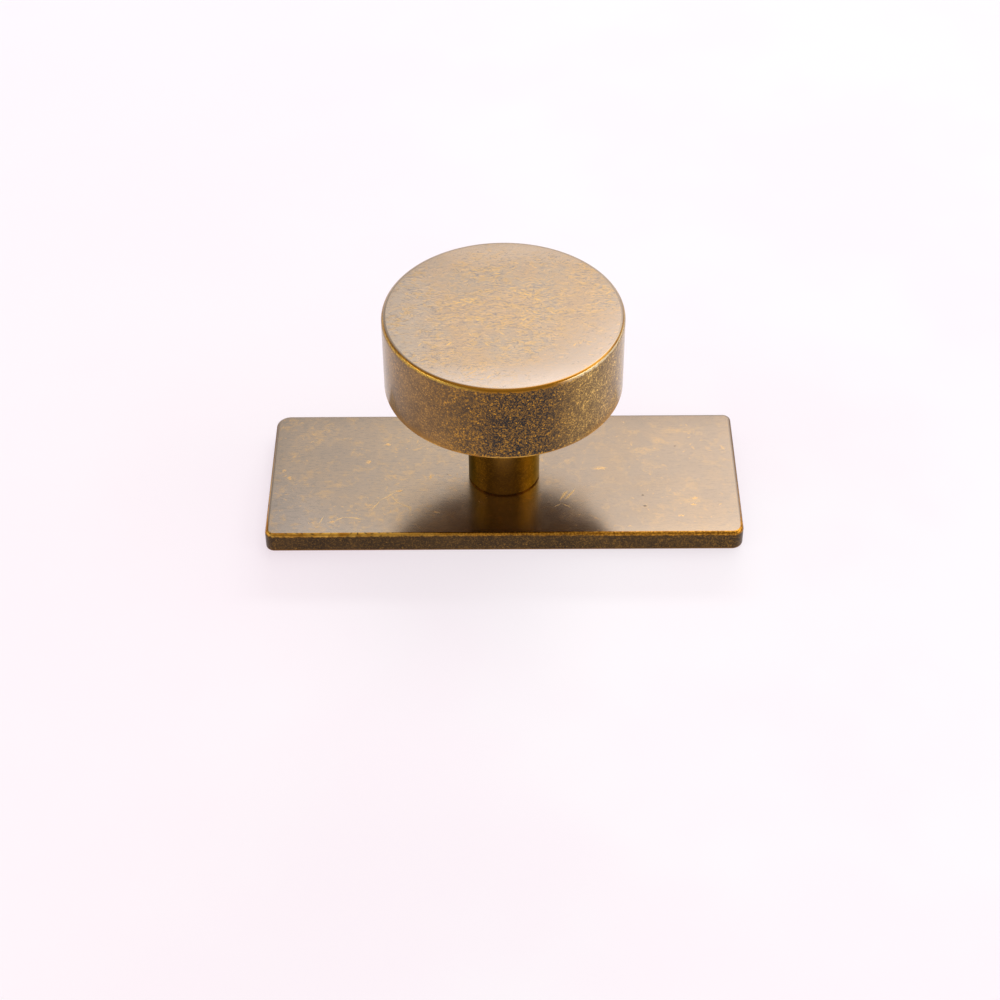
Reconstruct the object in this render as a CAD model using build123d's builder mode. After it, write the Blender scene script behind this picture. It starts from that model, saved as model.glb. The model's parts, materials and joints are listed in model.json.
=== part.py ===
"""Cabinet knob with a rectangular backplate, both of solid brass, in millimetres.

The origin is on the fixing screw's axis, in the plane of the plate's back, which lies on
the cabinet front. +Z points out through the plate and the knob. +X runs along the plate,
and -Y is its near side in the usual view from the front and above.
"""

import math
import os

from build123d import *

# The plate: a bar cut to length, with its corners eased by hand, so that no two are alike
plate_length = 65.0
plate_width = 25.0
plate_thickness = 3.0
far_left_corner_radius = 2.0
far_right_corner_radius = 1.1
near_left_corner_radius = 1.2
near_right_corner_radius = 1.6
plate_front_edge_radius = 0.5
plate_back_edge_radius = 0.25
plate_hole_chamfer = 0.3

# The knob: a head and a stem, turned in one piece from round bar
head_diameter = 32.0
head_thickness = 11.5
head_front_edge_radius = 0.6
head_back_edge_chamfer = 0.3
stem_diameter = 9.8
stem_length = 16.5
stem_root_radius = 0.6
stem_foot_chamfer = 0.25

# The fixing: a machine screw that comes from inside the cabinet, through the plate, into the stem
screw_diameter = 4.0
screw_pitch = 0.7
screw_clearance = 1.0
tapped_depth = 12.0
tapped_mouth_chamfer = 0.4
drill_point_angle = 118.0

# Heights above the cabinet front, and radii, that follow from the driving dimensions
stem_foot = plate_thickness
head_back = stem_foot + stem_length
tapped_end = stem_foot + tapped_depth
head_radius = head_diameter / 2
stem_radius = stem_diameter / 2
plate_hole_radius = (screw_diameter + screw_clearance) / 2
tapping_drill_radius = (screw_diameter - screw_pitch) / 2
tapped_mouth_radius = tapping_drill_radius + tapped_mouth_chamfer
drill_point_length = tapping_drill_radius / math.tan(math.radians(drill_point_angle / 2))

# The plate, with four corners of its own radii, eased faces, and the screw's clearance hole
with BuildPart() as backplate:
    with BuildSketch(Plane.XY) as outline:
        Rectangle(plate_length, plate_width)
        fillet(outline.vertices().group_by(Axis.Y)[-1].sort_by(Axis.X)[0], radius=far_left_corner_radius)
        fillet(outline.vertices().group_by(Axis.Y)[-1].sort_by(Axis.X)[-1], radius=far_right_corner_radius)
        fillet(outline.vertices().group_by(Axis.Y)[0].sort_by(Axis.X)[0], radius=near_left_corner_radius)
        fillet(outline.vertices().group_by(Axis.Y)[0].sort_by(Axis.X)[-1], radius=near_right_corner_radius)
    extrude(amount=plate_thickness)
    fillet(backplate.faces().sort_by(Axis.Z)[-1].edges(), radius=plate_front_edge_radius)
    fillet(backplate.faces().sort_by(Axis.Z)[0].edges(), radius=plate_back_edge_radius)
    with Locations((0, 0, plate_thickness)):
        Hole(radius=plate_hole_radius, depth=plate_thickness)
    hole_rims = backplate.edges().filter_by(GeomType.CIRCLE).filter_by(lambda edge: edge.is_closed)
    chamfer(hole_rims, length=plate_hole_chamfer)

# The knob, turned about the screw's axis, then drilled and tapped up the stem
with BuildPart() as knob:
    with BuildSketch(Plane.XZ) as section:
        with Locations((0, head_back)):
            Rectangle(head_radius, head_thickness, align=(Align.MIN, Align.MIN))
        with Locations((0, stem_foot)):
            Rectangle(stem_radius, stem_length, align=(Align.MIN, Align.MIN))
        fillet(section.vertices().group_by(Axis.X)[-1].sort_by(Axis.Y)[-1], radius=head_front_edge_radius)
        chamfer(section.vertices().group_by(Axis.X)[-1].sort_by(Axis.Y)[0], length=head_back_edge_chamfer)
        fillet(section.vertices().group_by(Axis.X)[1].sort_by(Axis.Y)[-1], radius=stem_root_radius)
        chamfer(section.vertices().group_by(Axis.X)[1].sort_by(Axis.Y)[0], length=stem_foot_chamfer)
    revolve(axis=Axis.Z)
    with BuildSketch(Plane.XZ):
        with BuildLine():
            Polyline(
                (0, stem_foot),
                (tapped_mouth_radius, stem_foot),
                (tapping_drill_radius, stem_foot + tapped_mouth_chamfer),
                (tapping_drill_radius, tapped_end),
                (0, tapped_end + drill_point_length),
                close=True,
            )
        make_face()
    revolve(axis=Axis.Z, mode=Mode.SUBTRACT)

os.makedirs("parts", exist_ok=True)

backplate.part.label = "backplate"
export_step(backplate.part, "parts/backplate.step")

knob.part.label = "knob"
export_step(knob.part, "parts/knob.step")
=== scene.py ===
"""Dresses the brass cabinet knob and its backplate, and sets the floor, the light and the camera."""

import json
import math

import bpy
from mathutils import Matrix, Vector


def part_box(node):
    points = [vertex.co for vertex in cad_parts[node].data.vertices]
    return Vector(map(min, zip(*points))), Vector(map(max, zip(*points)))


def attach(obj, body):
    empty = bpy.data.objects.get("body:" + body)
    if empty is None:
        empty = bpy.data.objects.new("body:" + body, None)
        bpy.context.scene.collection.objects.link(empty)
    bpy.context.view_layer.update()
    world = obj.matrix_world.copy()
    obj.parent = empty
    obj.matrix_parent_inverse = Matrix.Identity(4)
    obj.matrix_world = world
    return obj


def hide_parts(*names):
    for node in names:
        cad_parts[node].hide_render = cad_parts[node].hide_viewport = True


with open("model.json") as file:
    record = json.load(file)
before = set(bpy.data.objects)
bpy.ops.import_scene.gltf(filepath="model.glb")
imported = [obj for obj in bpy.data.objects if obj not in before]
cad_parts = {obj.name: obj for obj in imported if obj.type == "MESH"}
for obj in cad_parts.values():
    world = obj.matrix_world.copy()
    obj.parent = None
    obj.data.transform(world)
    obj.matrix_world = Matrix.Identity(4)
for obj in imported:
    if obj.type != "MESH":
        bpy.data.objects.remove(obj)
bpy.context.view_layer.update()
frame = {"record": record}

MM = 0.001

# Places taken from the frame, in metres
plate_low, plate_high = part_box("backplate")
knob_low, knob_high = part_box("knob")
mounts = {mount["name"]: mount for mount in frame["record"]["mounts"]}
bore_radius = mounts["fixing_thread"]["dims"]["r_mm"] * MM
hole_radius = mounts["plate_hole"]["dims"]["r_mm"] * MM
head_radius = knob_high.y

# The plate's corners: side in X, side in Y and radius in plan, counter-clockwise from the near right one
PLATE_CORNERS = ((1, -1, 1.6 * MM), (1, 1, 1.1 * MM), (-1, 1, 2.0 * MM), (-1, -1, 1.2 * MM))
PLATE_FRONT_EDGE = 0.5 * MM
PLATE_BACK_EDGE = 0.25 * MM
PLATE_HOLE_CHAMFER = 0.3 * MM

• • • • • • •

→ **WORK INSTRUCTIONS**
Reproduce the whole listing word for word.

→ **THE REPLY**
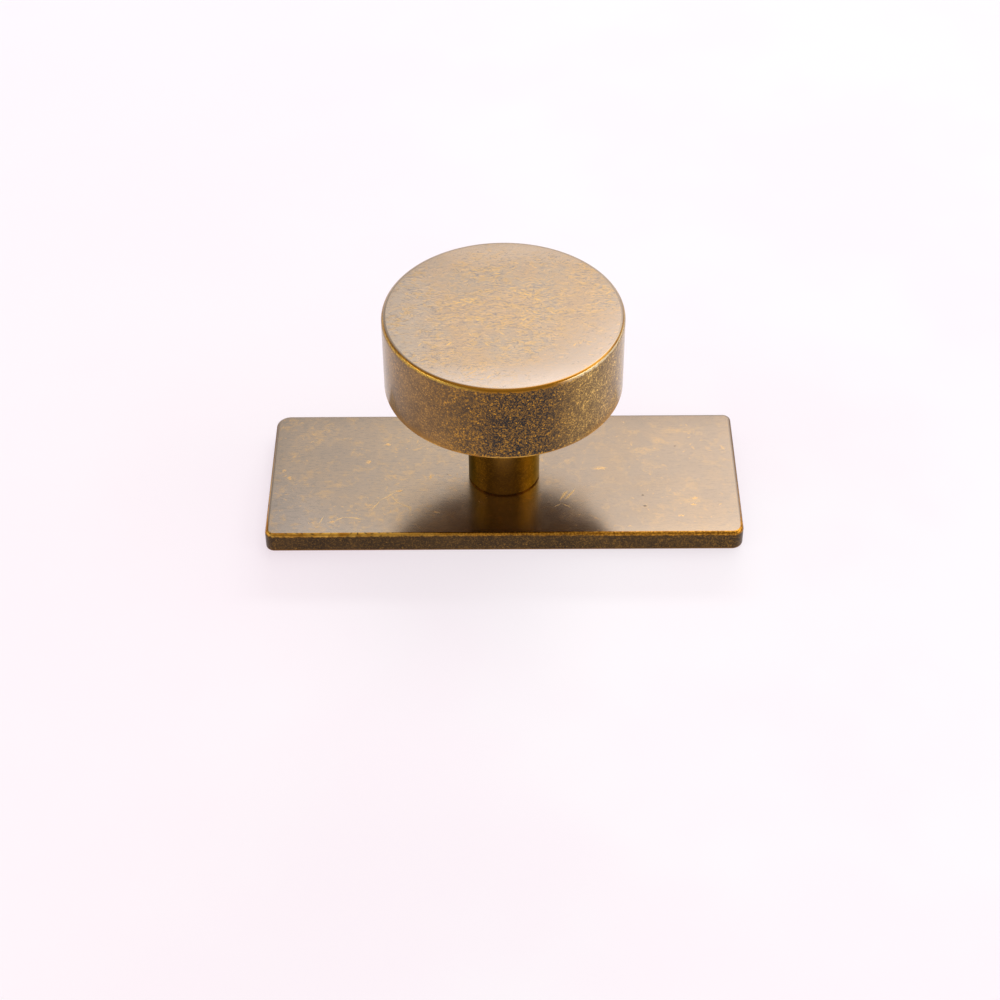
Reconstruct the object in this render as a CAD model using build123d's builder mode. After it, write the Blender scene script behind this picture. It starts from that model, saved as model.glb. The model's parts, materials and joints are listed in model.json.
=== part.py ===
"""Cabinet knob with a rectangular backplate, both of solid brass, in millimetres.

The origin is on the fixing screw's axis, in the plane of the plate's back, which lies on
the cabinet front. +Z points out through the plate and the knob. +X runs along the plate,
and -Y is its near side in the usual view from the front and above.
"""

import math
import os

from build123d import *

# The plate: a bar cut to length, with its corners eased by hand, so that no two are alike
plate_length = 65.0
plate_width = 25.0
plate_thickness = 3.0
far_left_corner_radius = 2.0
far_right_corner_radius = 1.1
near_left_corner_radius = 1.2
near_right_corner_radius = 1.6
plate_front_edge_radius = 0.5
plate_back_edge_radius = 0.25
plate_hole_chamfer = 0.3

# The knob: a head and a stem, turned in one piece from round bar
head_diameter = 32.0
head_thickness = 11.5
head_front_edge_radius = 0.6
head_back_edge_chamfer = 0.3
stem_diameter = 9.8
stem_length = 16.5
stem_root_radius = 0.6
stem_foot_chamfer = 0.25

# The fixing: a machine screw that comes from inside the cabinet, through the plate, into the stem
screw_diameter = 4.0
screw_pitch = 0.7
screw_clearance = 1.0
tapped_depth = 12.0
tapped_mouth_chamfer = 0.4
drill_point_angle = 118.0

# Heights above the cabinet front, and radii, that follow from the driving dimensions
stem_foot = plate_thickness
head_back = stem_foot + stem_length
tapped_end = stem_foot + tapped_depth
head_radius = head_diameter / 2
stem_radius = stem_diameter / 2
plate_hole_radius = (screw_diameter + screw_clearance) / 2
tapping_drill_radius = (screw_diameter - screw_pitch) / 2
tapped_mouth_radius = tapping_drill_radius + tapped_mouth_chamfer
drill_point_length = tapping_drill_radius / math.tan(math.radians(drill_point_angle / 2))

# The plate, with four corners of its own radii, eased faces, and the screw's clearance hole
with BuildPart() as backplate:
    with BuildSketch(Plane.XY) as outline:
        Rectangle(plate_length, plate_width)
        fillet(outline.vertices().group_by(Axis.Y)[-1].sort_by(Axis.X)[0], radius=far_left_corner_radius)
        fillet(outline.vertices().group_by(Axis.Y)[-1].sort_by(Axis.X)[-1], radius=far_right_corner_radius)
        fillet(outline.vertices().group_by(Axis.Y)[0].sort_by(Axis.X)[0], radius=near_left_corner_radius)
        fillet(outline.vertices().group_by(Axis.Y)[0].sort_by(Axis.X)[-1], radius=near_right_corner_radius)
    extrude(amount=plate_thickness)
    fillet(backplate.faces().sort_by(Axis.Z)[-1].edges(), radius=plate_front_edge_radius)
    fillet(backplate.faces().sort_by(Axis.Z)[0].edges(), radius=plate_back_edge_radius)
    with Locations((0, 0, plate_thickness)):
        Hole(radius=plate_hole_radius, depth=plate_thickness)
    hole_rims = backplate.edges().filter_by(GeomType.CIRCLE).filter_by(lambda edge: edge.is_closed)
    chamfer(hole_rims, length=plate_hole_chamfer)

# The knob, turned about the screw's axis, then drilled and tapped up the stem
with BuildPart() as knob:
    with BuildSketch(Plane.XZ) as section:
        with Locations((0, head_back)):
            Rectangle(head_radius, head_thickness, align=(Align.MIN, Align.MIN))
        with Locations((0, stem_foot)):
            Rectangle(stem_radius, stem_length, align=(Align.MIN, Align.MIN))
        fillet(section.vertices().group_by(Axis.X)[-1].sort_by(Axis.Y)[-1], radius=head_front_edge_radius)
        chamfer(section.vertices().group_by(Axis.X)[-1].sort_by(Axis.Y)[0], length=head_back_edge_chamfer)
        fillet(section.vertices().group_by(Axis.X)[1].sort_by(Axis.Y)[-1], radius=stem_root_radius)
        chamfer(section.vertices().group_by(Axis.X)[1].sort_by(Axis.Y)[0], length=stem_foot_chamfer)
    revolve(axis=Axis.Z)
    with BuildSketch(Plane.XZ):
        with BuildLine():
            Polyline(
                (0, stem_foot),
                (tapped_mouth_radius, stem_foot),
                (tapping_drill_radius, stem_foot + tapped_mouth_chamfer),
                (tapping_drill_radius, tapped_end),
                (0, tapped_end + drill_point_length),
                close=True,
            )
        make_face()
    revolve(axis=Axis.Z, mode=Mode.SUBTRACT)

os.makedirs("parts", exist_ok=True)

backplate.part.label = "backplate"
export_step(backplate.part, "parts/backplate.step")

knob.part.label = "knob"
export_step(knob.part, "parts/knob.step")
=== scene.py ===
"""Dresses the brass cabinet knob and its backplate, and sets the floor, the light and the camera."""

import json
import math

import bpy
from mathutils import Matrix, Vector


def part_box(node):
    points = [vertex.co for vertex in cad_parts[node].data.vertices]
    return Vector(map(min, zip(*points))), Vector(map(max, zip(*points)))


def attach(obj, body):
    empty = bpy.data.objects.get("body:" + body)
    if empty is None:
        empty = bpy.data.objects.new("body:" + body, None)
        bpy.context.scene.collection.objects.link(empty)
    bpy.context.view_layer.update()
    world = obj.matrix_world.copy()
    obj.parent = empty
    obj.matrix_parent_inverse = Matrix.Identity(4)
    obj.matrix_world = world
    return obj


def hide_parts(*names):
    for node in names:
        cad_parts[node].hide_render = cad_parts[node].hide_viewport = True


with open("model.json") as file:
    record = json.load(file)
before = set(bpy.data.objects)
bpy.ops.import_scene.gltf(filepath="model.glb")
imported = [obj for obj in bpy.data.objects if obj not in before]
cad_parts = {obj.name: obj for obj in imported if obj.type == "MESH"}
for obj in cad_parts.values():
    world = obj.matrix_world.copy()
    obj.parent = None
    obj.data.transform(world)
    obj.matrix_world = Matrix.Identity(4)
for obj in imported:
    if obj.type != "MESH":
        bpy.data.objects.remove(obj)
bpy.context.view_layer.update()
frame = {"record": record}

MM = 0.001

# Places taken from the frame, in metres
plate_low, plate_high = part_box("backplate")
knob_low, knob_high = part_box("knob")
mounts = {mount["name"]: mount for mount in frame["record"]["mounts"]}
bore_radius = mounts["fixing_thread"]["dims"]["r_mm"] * MM
hole_radius = mounts["plate_hole"]["dims"]["r_mm"] * MM
head_radius = knob_high.y

# The plate's corners: side in X, side in Y and radius in plan, counter-clockwise from the near right one
PLATE_CORNERS = ((1, -1, 1.6 * MM), (1, 1, 1.1 * MM), (-1, 1, 2.0 * MM), (-1, -1, 1.2 * MM))
PLATE_FRONT_EDGE = 0.5 * MM
PLATE_BACK_EDGE = 0.25 * MM
PLATE_HOLE_CHAMFER = 0.3 * MM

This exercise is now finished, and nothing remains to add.